Sur le terrain, l’ONU s’inquiète de sa capacité à fournir de l’aide humanitaire dans la bande de Gaza, au lendemain de nouveaux ordres d’évacuation israéliens faisant craindre une aggravation de la situation dans le territoire palestinien ravagé par la guerre entre Israël et le Hamas.
Impact considérable
Alors qu’un nouveau cycle de négociations a débuté le 22 août, au Caire, avec les Israéliens, le porte-parole du Conseil de sécurité nationale américain, John Kirby, a fait état de « progrès » dans les discussions en cours sur une trêve assortie de la libération d’otages en échange de prisonniers palestiniens détenus par Israël. « Nous nous attendons à ce que ces discussions (…) continuent au moins ces prochains jours », a-t-il indiqué, assurant qu’une vaste attaque menée dimanche contre Israël par le Hezbollah libanais, un allié du Hamas, « n’a pas eu de conséquences » sur les discussions.
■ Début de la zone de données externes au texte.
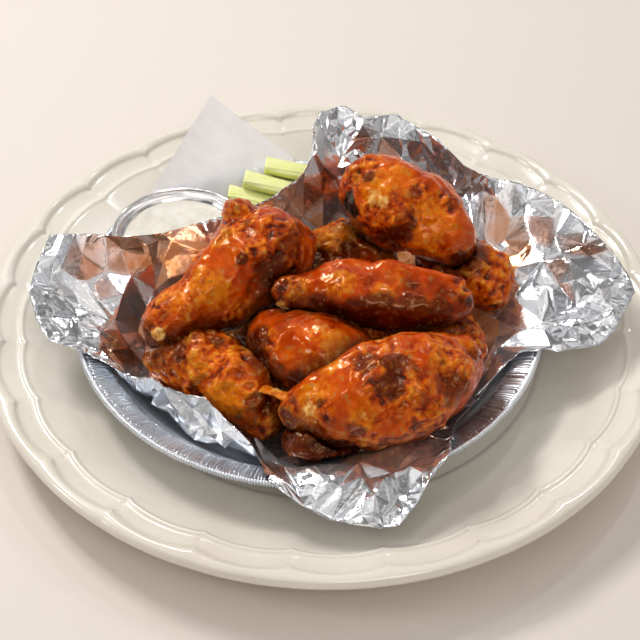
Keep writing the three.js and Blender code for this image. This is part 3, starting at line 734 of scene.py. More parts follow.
def unrolled(points, triangles):
    """Flat coordinates of the lining: its direction at the floor and its length along the wall."""
    edges, _ = edges_of(triangles)
    near = [[] for _ in points]
    for a, b in edges.tolist():
        near[a].append(b)
        near[b].append(a)
    centre = int(np.argmax([len(n) for n in near]))
    level = np.full(len(points), -1)
    level[centre] = 0
    ring = [centre]
    while ring:
        following = []
        for p in ring:
            for q in near[p]:
                if level[q] < 0:
                    level[q] = level[p] + 1
                    following.append(q)
        ring = following
    turn = np.arctan2(points[:, 1] - points[centre, 1], points[:, 0] - points[centre, 0])
    length = np.zeros(len(points))
    ups = [[q for q in near[p] if level[q] == level[p] + 1] for p in range(len(points))]
    for p in np.argsort(level, kind="stable").tolist():
        if level[p] < 1:
            continue
        below = [q for q in near[p] if level[q] == level[p] - 1]
        mate = below[0] if len(below) == 1 else next(q for q in below if len(ups[q]) == 1)
        length[p] = length[mate] + np.linalg.norm(points[p] - points[mate])
        if level[p] > 1:
            turn[p] = turn[mate]
    flat = np.stack([length * np.cos(turn), length * np.sin(turn)], axis=1)
    border = np.flatnonzero(level == level.max())
    border = border[np.argsort(turn[border])]
    return flat, border


def edge_points(triangles):
    """The points on the open edge of a sheet."""
    edges, owner = edges_of(triangles)
    single = np.bincount(owner.ravel(), minlength=len(edges)) == 1
    return np.unique(edges[single])


def nearest_index(points, others):
    gap = np.linalg.norm(points[:, None] - others[None], axis=2)
    return np.argmin(gap, axis=1), np.min(gap, axis=1)


class Sheet:
    """A curved sheet that is also known laid flat, so that points go from one form to the other."""

    def __init__(self, points, triangles, flat):
        self.points = points
        self.triangles = triangles
        self.flat = flat
        self.values = np.hstack([points, point_normals(points, triangles)])
        self.flat_tree = tree_of(np.column_stack([flat, np.zeros(len(flat))]), triangles.tolist())
        self.tree = tree_of(points, triangles.tolist())

    def face_under(self, u, v):
        """Where a flat point lies in the flat sheet, and in which triangle; none if outside."""
        place, _, face, _ = self.flat_tree.ray_cast(Vector((u, v, 1)), Vector((0, 0, -1)))
        return place, face

    def seen(self, pixels):
        """Flat places of the sheet at some pixels; a pixel beside the sheet is left out."""
        places = []
        for x, y in pixels:
            hit, face = seen_point(self.tree, x, y)
            if hit is not None:
                corners = self.triangles[face]
                places.append(shares_in(hit, *self.points[corners]) @ self.flat[corners])
        return np.array(places).reshape(-1, 2)

    def lifted(self, flat_points, values=None):
        """Values of the sheet at flat points; a point outside takes those of the nearest corner."""
        values = self.values if values is None else values
        made = np.empty((len(flat_points), values.shape[1]))
        for k, (u, v) in enumerate(flat_points):
            place, face = self.face_under(u, v)
            if face is None:
                nearest, _ = nearest_index(flat_points[k:k + 1], self.flat)
                made[k] = values[nearest[0]]
                continue
            corners = self.triangles[face]
            flat = np.column_stack([self.flat[corners], np.zeros(3)])
            made[k] = shares_in(np.array(place), *flat) @ values[corners]
        return made

    def inside(self, flat_points):
        return np.array([self.face_under(u, v)[1] is not None for u, v in flat_points], bool)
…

Dans la bande de Gaza, l’armée israélienne a appelé les habitants à quitter plusieurs zones de la ville de Deir el-Balah, dans le centre, affirmant que ses troupes allaient y « agir avec force contre le Hamas et les autres groupes terroristes ». Le bureau des affaires humanitaires de l’ONU (Ocha) s’est dit « particulièrement inquiet » de cet ordre concernant notamment des secteurs où se trouvaient des travailleurs humanitaires des Nations unies et d’ONG. « Cette décision remet en cause tout un centre humanitaire qui avait été mis en place à Deir el-Balah à la suite de l’évacuation de Rafah (sud) en mai dernier, et elle a un impact considérable sur notre capacité à fournir un soutien et des services essentiels », a déploré l’Ocha.
la suite après cette publicité
Après plus de dix mois de guerre, Israël et le Hamas s’accusent mutuellement de faire échouer les négociations pour une trêve. Le mouvement islamiste ne participe pas aux pourparlers actuels mais une délégation du Hamas a rencontré dimanche au Caire les médiateurs égyptiens et qataris, selon un cadre du mouvement. Les discussions achoppent notamment sur le contrôle du « couloir de Philadelphie », une bande de terre le long de la frontière entre Gaza et l’Egypte, et sur les prisonniers palestiniens susceptibles d’être échangés contre des otages.